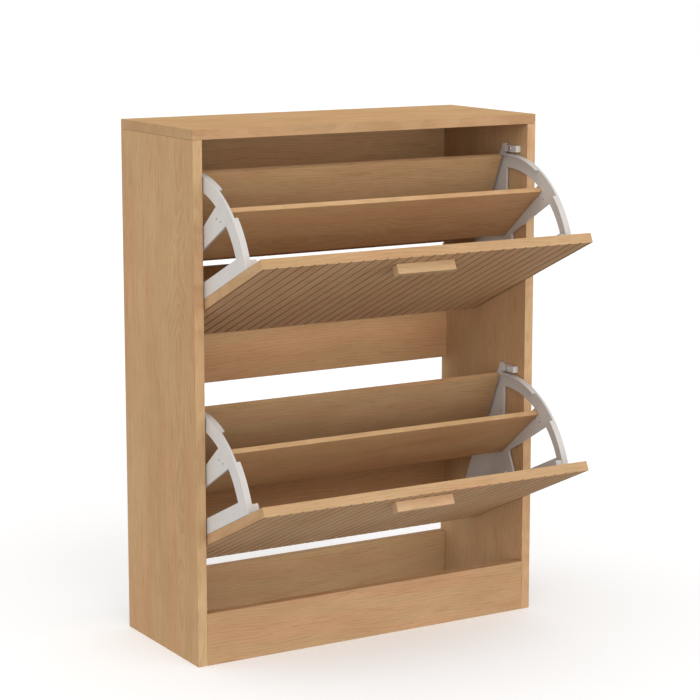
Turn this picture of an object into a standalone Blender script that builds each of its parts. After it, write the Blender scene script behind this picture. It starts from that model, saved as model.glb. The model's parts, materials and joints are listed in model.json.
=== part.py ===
"""Shoe cabinet with two tip-out units, one above the other, both standing open.

Each unit is a grooved front panel with a handle, two moulded side brackets, a divider
and a rear board. It turns about a pair of pins in the side panels, and the hook on each
bracket rests against a stop block when the unit is open. Metres, +Z up, the back at +Y.
The origin is the middle of the floor area that the cabinet covers with its units open.
"""

import math

import bmesh
import bpy
from mathutils import Matrix, Vector

# Carcass
WIDTH = 0.600
DEPTH = 0.240
HEIGHT = 0.800
BOARD = 0.015
PLINTH_HEIGHT = 0.080
LOWER_RAIL = (0.148, 0.332)
UPPER_RAIL = (0.3805, 0.5645)
BACK_LOW = 0.5725
BACK_THICKNESS = 0.003
REBATE_WIDTH = 0.006
GAP = 0.0003

# Tip-out units, measured from the pivot with the unit closed
PIVOT_BEHIND_FRONT = 0.0396
PIVOT_ABOVE_BAY = 0.131
OPEN_ANGLE = math.radians(65.4)
FLAP_TOP = 0.2195
FLAP_BOTTOM = -0.1265
FLAP_HALF_WIDTH = 0.283
GROOVE_PITCH = 0.020
GROOVE_WIDTH = 0.0034
GROOVE_DEPTH = 0.0013
GROOVES_EACH_SIDE = 13

HANDLE_LENGTH = 0.100
HANDLE_HEIGHT = 0.014
HANDLE_REACH = 0.016
HANDLE_BELOW_TOP = 0.0275

ARC_RADIUS = 0.1725
ARC_INNER_RADIUS = 0.150
ARC_FRONT_ANGLE = -8.1
ARC_HOOK_ANGLE = 69.6
FLANGE_FRONT_ANGLE = -7.1
FLANGE_HOOK_ANGLE = 69.3
NARROW_FROM_ANGLE = 18.4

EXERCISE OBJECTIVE
Word for word, quote the lines of the material from the first line through the line with "HANDLE_BELOW_TOP = 0.0275", both ends included.

ANSWER FOR THE TASK
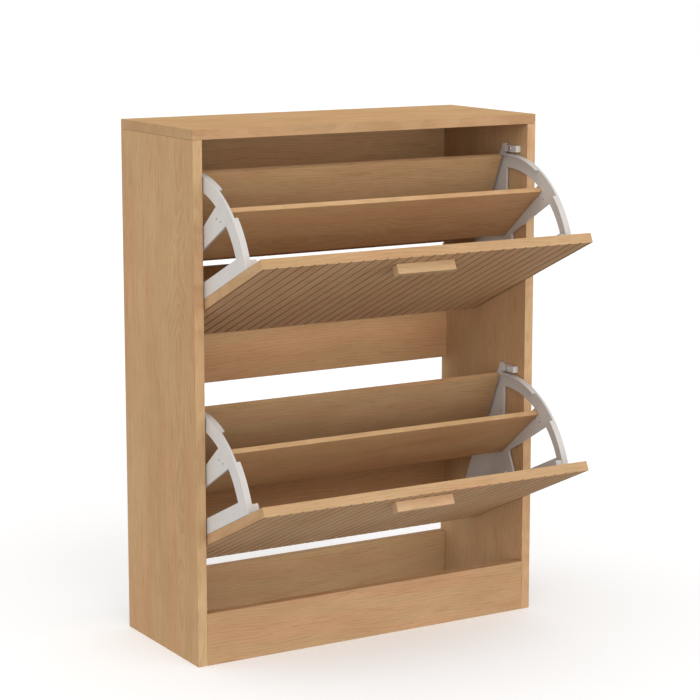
Turn this picture of an object into a standalone Blender script that builds each of its parts. After it, write the Blender scene script behind this picture. It starts from that model, saved as model.glb. The model's parts, materials and joints are listed in model.json.
=== part.py ===
"""Shoe cabinet with two tip-out units, one above the other, both standing open.

Each unit is a grooved front panel with a handle, two moulded side brackets, a divider
and a rear board. It turns about a pair of pins in the side panels, and the hook on each
bracket rests against a stop block when the unit is open. Metres, +Z up, the back at +Y.
The origin is the middle of the floor area that the cabinet covers with its units open.
"""

import math

import bmesh
import bpy
from mathutils import Matrix, Vector

# Carcass
WIDTH = 0.600
DEPTH = 0.240
HEIGHT = 0.800
BOARD = 0.015
PLINTH_HEIGHT = 0.080
LOWER_RAIL = (0.148, 0.332)
UPPER_RAIL = (0.3805, 0.5645)
BACK_LOW = 0.5725
BACK_THICKNESS = 0.003
REBATE_WIDTH = 0.006
GAP = 0.0003

# Tip-out units, measured from the pivot with the unit closed
PIVOT_BEHIND_FRONT = 0.0396
PIVOT_ABOVE_BAY = 0.131
OPEN_ANGLE = math.radians(65.4)
FLAP_TOP = 0.2195
FLAP_BOTTOM = -0.1265
FLAP_HALF_WIDTH = 0.283
GROOVE_PITCH = 0.020
GROOVE_WIDTH = 0.0034
GROOVE_DEPTH = 0.0013
GROOVES_EACH_SIDE = 13

HANDLE_LENGTH = 0.100
HANDLE_HEIGHT = 0.014
HANDLE_REACH = 0.016
HANDLE_BELOW_TOP = 0.0275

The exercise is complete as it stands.